Another piece of evidence that these articles limit the power of Congress to what they themselves clearly state, as far as the Constitution has always been understood, is the existence of the whole “commerce clause” jurisprudence: the attempt to tie this or that law to the power to “regulate commerce…among the several States.” If the Congress could simply say that it was legislating “for the general Welfare” it would never have needed to cite the Commerce Clause. Any law that failed to be supported by the Commerce Clause could have fallen back on the general Welfare clause.

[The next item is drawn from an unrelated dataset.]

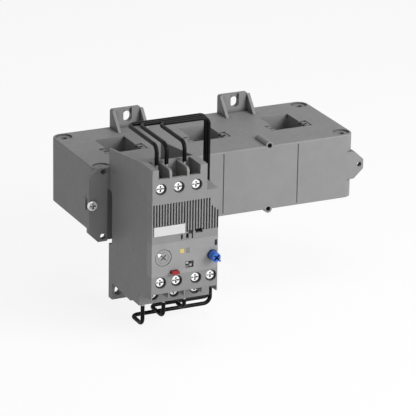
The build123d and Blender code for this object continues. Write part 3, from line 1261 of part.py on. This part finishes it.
def main():
    os.makedirs("parts", exist_ok=True)
    save("block_housing", make_block_housing())
    save("block_base", make_block_base())
    save("block_screws", *make_block_screws())
    for name, x in zip(("left", "middle", "right"), WINDOW_XS):
        save(f"core_{name}", make_core(x))
        save(f"winding_{name}", make_winding(x))
    save("bracket", make_bracket())
    save("bracket_screws", *make_bracket_screws())
    save("adapter", make_adapter())
    save("rear_housing", make_rear_housing())
    save("front_cover", make_front_cover())
    save("marker_label", make_label())
    save("fascia", make_fascia())
    save("aux_terminal_block", make_aux_block())
    save("adapter_screws", *make_adapter_screws())
    save("top_screws", *[terminal_screw(x, TOP_SCREW_Z, RELAY_FACE) for x in TOP_SCREW_XS])
    save("aux_screws", *[terminal_screw(x, AUX_SCREW_Z, RELAY_FACE) for x in AUX_XS])
    save("main_screws", *[terminal_screw(x + MAIN_SCREW_SHIFT, MAIN_SCREW_Z, TIER_FACE) for x in MAIN_XS])
    save("top_clamps", *make_top_clamps())
    save("aux_clamps", *make_aux_clamps())
    save("main_clamps", *make_main_clamps())
    save("conductors", *make_conductors())
    save("toroids", *make_toroids())
    save("circuit_board", make_board())
    save("board_parts", *make_board_parts())
    save("potentiometer", make_potentiometer())
    save("setting_dial", make_dial())
    save("dial_pointer", dial_pointer())
    save("reset_knob", make_knob())
    save("reset_plunger", make_reset_plunger())
    save("reset_spring", make_reset_spring())
    save("test_button", make_test_button())
    save("test_spring", make_test_spring())
    save("selector_body", make_selector_body())
    save("selector_slider_left", make_slider(-1))
    save("selector_slider_right", make_slider(1))
    save("status_light", make_light_pipe(LED_X, LED_SIZE, LED_SIZE))
    save("signal_window", make_light_pipe(SIGNAL_X, SIGNAL_WIDTH, SIGNAL_HEIGHT))
    save("solenoid", make_solenoid())
    save("armature", make_armature())
    save("fixed_contacts", *make_fixed_contacts())
    save("moving_contacts", *make_moving_contacts())
    save("contact_carrier", make_contact_carrier())
    save("lead_gland", make_gland())
    save("top_ferrules", *make_top_ferrules())
    save("bottom_ferrules", *make_bottom_ferrules())
    for i in range(3):
        save(f"top_lead_{i + 1}", make_top_lead(i))
        save(f"bottom_lead_{i + 1}", make_bottom_lead(i))


if __name__ == "__main__":
    main()
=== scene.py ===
"""Looks for the electronic overload relay: camera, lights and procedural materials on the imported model.

Metres, in the same frame as the model: -Y faces the viewer and +Z is up.
"""

import json
from math import cos, radians, sin

import bpy
from mathutils import Matrix, Vector

MM = 0.001

# Camera, as fitted to the corners of the transformer block
CAMERA_AZIMUTH = -25.782
CAMERA_ELEVATION = 20.427
CAMERA_ROLL = 1.026
CAMERA_TARGET = (-13.39 * MM, -74.5 * MM, -14.85 * MM)
CAMERA_DISTANCE = 1881.7 * MM
CAMERA_LENS = 253.1
CAMERA_SENSOR = 36.0
CLIP_NEAR = 0.05
CLIP_FAR = 30.0

# Stage: the floor's own tone, and the share of plain white in how it is seen
FLOOR_Z = -80 * MM
FLOOR_SIZE = 12.0
FLOOR_TONE = 0.96
FLOOR_GLOW = 0.86

# Each light: direction (azimuth, elevation), distance, size and power
LIGHTS = {
    "key": (32, 26, 1.6, 0.9, 23.0),
    "front": (5, 2, 2.0, 1.2, 12.0),
    "top": (-10, 78, 1.5, 1.0, 6.5),
    "left": (-95, 15, 1.8, 1.0, 1.4),
}
AMBIENT = 0.18

# The span that noise mostly stays in, which colour and gloss are stretched from
NOISE_LOW = 0.3
NOISE_HIGH = 0.7

# How many octaves the noise has in clouds of colour, in patches of gloss and in grain
CLOUD_DETAIL = 4.0
PATCH_DETAIL = 3.0
GRAIN_DETAIL = 2.0

# Painted shade in hollows: darkest where this share of the sky is open, and plain from the second one on
HOLLOW_SHUT = 0.35
HOLLOW_OPEN = 0.95
HOLLOW_SAMPLES = 8
EDGE_SAMPLES = 4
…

Conclusion: since before the Constitution was ratified, it was understood that the powers of Congress were limited by the Constitution. But according to the Roberts’ decision, this is not the case: Congress can lay a penalty on any action and call it a tax. (And even the New York Times admits, with understatement: “To some extent, calling it a tax does break new ground. ‘Nobody here can think of an example where you pay a tax if you do not buy something,’ said Howard Gleckman, a resident fellow at the Tax Policy Center in Washington.) There are no limits on Congressional action. If this is correct, these enumerated powers have no meaning whatsoever. Any of them could be put into practice simply by passing a law directing them to be done, imposing a penalty in the case of inaction, and calling that penalty a tax. But this belief in the unlimited power of Congress to do anything it wants has been directly contradicted by every informed judge and reader of the Constitution until the early 20th century. It therefore cannot have been part of any original meaning of the Constitution. And therefore Roberts is clearly wrong. But worse, he has pushed vast new powers onto the plate of Congress. Even Social Security, even if Congress had no warrant in the Constitution to mandate the program, really was a tax: it said, if you have income, pay up. Period. This is an open-ended new power.